Sony 4 GB Memory Stick Pro Duo MARK 2

Now, let’s have a look at a genuine Memory Stick Duo.

USB 3
 ---------------------------
 Read: 10.2 MB/s
 Write: 7.3 MB/s
USB 2
 ---------------------------
 Read: 10.2 MB/s
 Write: 7.3 MB/s
USB 3

USB 3 – 4 GB Memory Stick Pro Duo MARK 2

USB 2

USB 2 – 4 GB Memory Stick Pro Duo MARK 2

126 GB MS Pro Duo (Two 64 GB Micro SD in one MS Duo Adapter)

The Memory Stick Pro Duo is mostly used with Sony cameras, but it tends to be an expensive memory card format. However, adapters exist that allow you to use the cheaper, smaller micro SD cards in Memory Stick Pro Duo devices. Here, two micro SD cards are fitted into a dual adapter to produce a Memory Stick Pro Duo card of 126 GB. The device the adapter is used in never knows the difference.
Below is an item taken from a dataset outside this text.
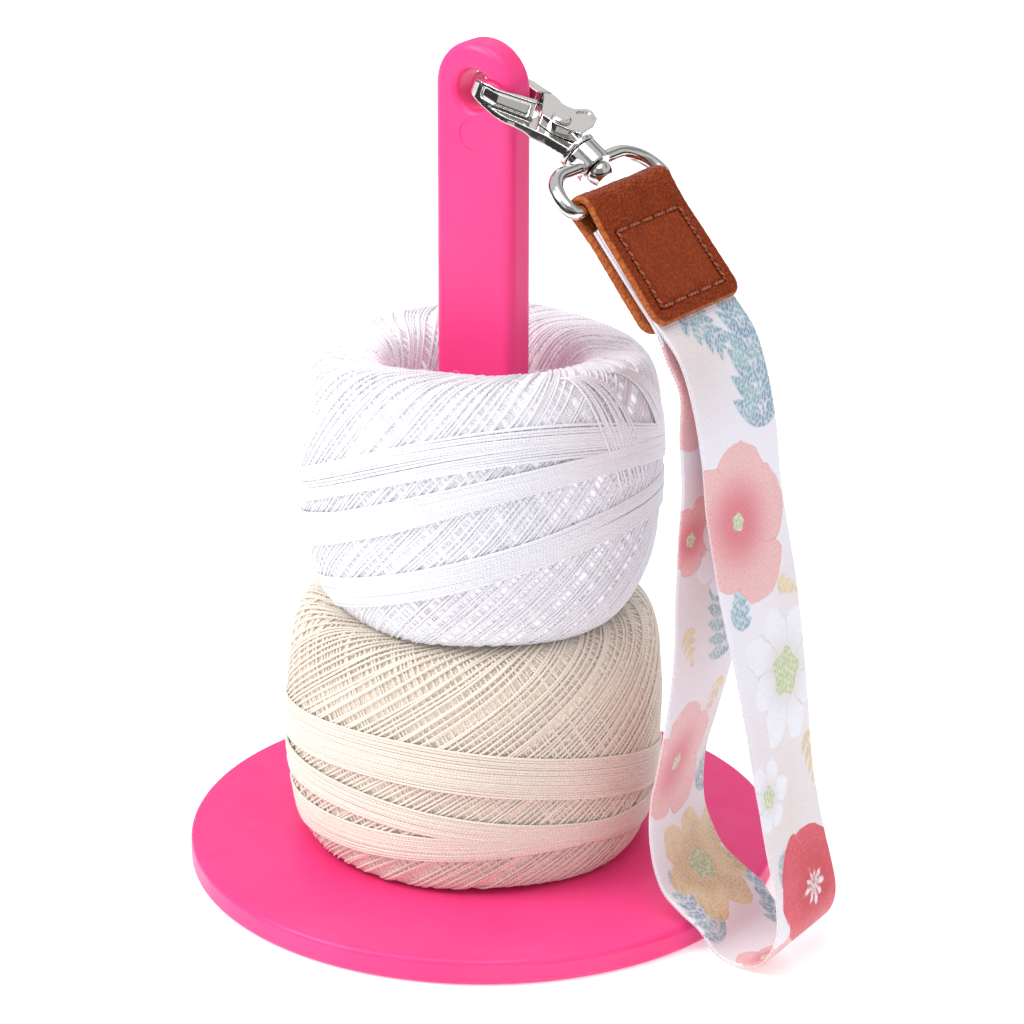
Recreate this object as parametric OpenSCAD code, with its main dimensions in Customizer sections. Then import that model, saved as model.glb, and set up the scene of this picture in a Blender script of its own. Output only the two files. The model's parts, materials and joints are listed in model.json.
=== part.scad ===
// Wrist yarn holder: a flat eyed post on a round base carries two balls of crochet thread.
// A swivel trigger clip hooks through the post's eye and holds a wrist loop of printed webbing.
// Millimetres. The origin is the centre of the base's underside, +Z is up, the post's wide
// faces look along -Y and +Y, and the wrist loop hangs on the +X side.

/* [Base] */
// Diameter of the round base
base_d = 122; // [112:1:126]
// Thickness of the base
base_t = 5.4; // [4.6:0.1:6.4]
// Rounding of the base's two rims
base_rim_r = 1.2; // [0.4:0.1:2]

/* [Post] */
// Width of the post
post_w = 19; // [18:0.5:20.5]
// Thickness of the post, front face to rear face
post_t = 7.4; // [6.4:0.1:7.6]
// Height of the eye's centre above the table
eye_z = 164.5; // [158:0.5:170]
// Bore of the eye
eye_d = 8; // [7.6:0.1:9]
// Rounding of the eye's two mouths
eye_mouth_r = 1.5; // [0.8:0.1:1.7]
// Rounding of the post's long edges
post_edge_r = 2; // [1:0.1:2.6]
// Diameter of the round witness mark below the eye
witness_d = 6.2; // [4:0.1:7]
// Depth of the round witness mark
witness_depth = 0.12; // [0.05:0.01:0.3]
// Drop of the witness mark's centre below the eye's centre
witness_drop = 8.9; // [8.8:0.1:12]

/* [Joint of post and base] */
// Width of the tenon under the post
tenon_w = 13; // [10:0.5:14]
// Thickness of the tenon under the post
tenon_t = 4.6; // [3.6:0.1:5]
// Depth that the tenon reaches into the base
tenon_l = 2.6; // [1.5:0.1:3]
// Clearance round the tenon
tenon_gap = 0.15; // [0.05:0.05:0.3]

/* [Base screw] */
// Diameter of the screw's shank
screw_d = 3; // [2.5:0.1:3.4]
// Diameter of the screw's countersunk head
screw_head_d = 5.6; // [5:0.1:6]
// Length of the screw, head included
screw_l = 16; // [12:1:22]
// Depth of the head below the base's underside
screw_sunk = 0.4; // [0.2:0.1:0.6]

/* [Balls of thread] */
// Largest diameter of the upper, white ball
white_d = 72; // [64:1:76]
// Height of the upper, white ball
white_h = 52.6; // [46:0.2:54]
// Largest diameter of the lower, cream ball
cream_d = 76.5; // [68.5:1:80.5]
// Height of the lower, cream ball
cream_h = 51.5; // [46:0.5:56]
// Diameter of the hole that the post passes through
ball_bore = 34; // [28:0.5:38]
// Distance that the cream ball sits off the post's middle, away from the wrist loop
cream_off = 1.5; // [0:0.1:1.6]
// Clearance under each ball
ball_gap = 0.3; // [0.3:0.1:0.6]

/* [Trigger clip] */
// Slope of the clip's flat below the horizontal, in degrees
clip_tilt = 21.5; // [18:0.5:25]
// Rise of the clip's middle plane above the eye's centre
clip_rise = 1.1; // [0.6:0.1:1.2]
// Clear width between the clip's two arms
clip_gap = 8.6; // [8.4:0.1:9.2]
// Width of each arm
arm_w = 2; // [1.8:0.1:2.2]
// Thickness of the clip's casting
clip_t = 4.4; // [3.8:0.1:4.8]
// Height of the front arm above the shank's floor at its claw
claw_rise = 4.2; // [3.8:0.1:4.6]
// Distance from the eye's centre to the centre of the claw's bend
nose_s = 4.9; // [4.7:0.1:5.2]
// Length of the clip's straight sides between its two bends
clip_side = 4.3; // [4.1:0.1:4.8]
// Distance from the eye's centre to the rivet
rivet_s = 18.6; // [18.4:0.1:19]
// Offset of the rivet from the clip's middle line
rivet_y = 0.9; // [0.4:0.1:1.2]
// Diameter of the rivet
rivet_d = 1.8; // [1.4:0.1:2]
// Diameter of the rivet's head
rivet_head_d = 4; // [3.2:0.1:4.4]
// Running clearance of the rivet and of the swivel stud, on the radius
run_gap = 0.05; // [0.03:0.01:0.08]
// Gap between the gate and what it slides over
gate_gap = 0.15; // [0.1:0.05:0.2]
// Wire of the gate's spring
spring_wire = 0.4; // [0.3:0.05:0.45]

/* [Swivel ring] */
// Slope of the swivel stud below the horizontal, in degrees
swivel_tilt = 34; // [32:0.5:36]
// Distance from the eye's centre to the middle of the ring's collar
collar_s = 27.7; // [27.6:0.1:28.4]
// Drop of the swivel stud's middle below the clip's middle plane
collar_drop = 1.5; // [1.2:0.1:1.8]
// Diameter of the collar
collar_d = 7.6; // [7:0.1:8.4]
// Length of the collar along the stud
collar_l = 4.4; // [4:0.1:4.8]
// Diameter of the swivel stud
stud_d = 3.2; // [2.8:0.1:3.4]
// Diameter of the stud's peened head
stud_head_d = 5.2; // [4.8:0.1:5.4]
// Wire of the ring
ring_wire = 2.9; // [2.5:0.1:3.2]
// Clear width inside the ring
ring_inner = 27.6; // [27.4:0.1:30]
// Distance from the collar's middle to the ring's straight bar
ring_drop = 9.7; // [9.6:0.1:10.6]

/* [Leather tab] */
// Slope of the tab from the vertical, in degrees
tab_tilt = 41; // [39:0.5:43]
// Width of the leather tab
tab_w = 26.8; // [26:0.1:27]
// Length of each flap, from the ring's bar to its lower edge
tab_l = 26.8; // [25.6:0.1:28]
// Thickness of the leather
leather_t = 1.6; // [1.2:0.1:1.8]
// Rounding of the flaps' lower corners
tab_corner_r = 3.2; // [1:0.1:5]
// Clearance between the leather and the ring's bar
fold_gap = 0.1; // [0.05:0.05:0.2]
// Distance of the stitching from the flaps' edges
stitch_margin = 3.3; // [2.5:0.1:4]
// Length of the stitched rectangle along the tab
stitch_l = 16.8; // [15:0.1:17.4]
// Stitches across the tab
stitch_n_across = 5; // [4:1:7]
// Stitches along the tab
stitch_n_along = 8; // [6:1:10]
// Diameter of the sewing thread
stitch_d = 0.7; // [0.4:0.1:0.9]

/* [Wrist loop] */
// Width of the webbing
web_w = 25; // [22:0.5:26]
// Thickness of the webbing
web_t = 0.8; // [0.6:0.05:0.9]
// Gap between the webbing's two ends in the tab
web_gap = 0.2; // [0.15:0.05:0.3]
// Height of the loop's lowest point above the table
web_rest = 0.5; // [0.3:0.1:1.5]

/* [Hidden] */
$fn = 96;
eps = 0.01;
post_top_r = post_w / 2;
witness_z = eye_z - witness_drop;
ball_floor = base_t + ball_gap;
ball_split = ball_floor + cream_h;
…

Speeds tend to be faster than the official Sony cards, but slower than if reading the micro SD cards by themselves.

USB 3
 ---------------------------------
 Read:  17.1 MB/s
 Write: 11.8 MB/s
USB 2
 ---------------------------------
 Read:  17.1 MB/s
 Write: 11.5 MB/s
USB 3

USB 3 – 126 GB using two 64 GB Micro SD

USB 2

USB 2 – 126 GB using two 64 GB Micro SD

PSP - 126 GB Connected to USB 3 Port
 ------------------------------------
 Read:  9.2 MB/s
 Write: 7.3 MB/s
PSP

PSP – 126 GB using two 64 GB Micro SD cards

Here, the 126 GB memory card is inserted in the PSP, which is connected to the computer for benchmarking.  Even though it is the same 126 GB card tested previously, the read/write speeds are significantly slower when accessed using the PSP.

This demonstrates the advantage to using an external card reader over using the devices themselves to read the cards. Speed. From these tests involving a camera and a PSP, the card reader offers faster performance.

 

Conclusion

I am pleased. With this card reader, I have been able to access all of my SD and Memory Stick cards at faster rates than what is possible using cameras and other devices. The card itself becomes the limiting factor, and USB 3 allows for growth in the future should I obtain faster memory cards that operate in the 50+ MB/s range.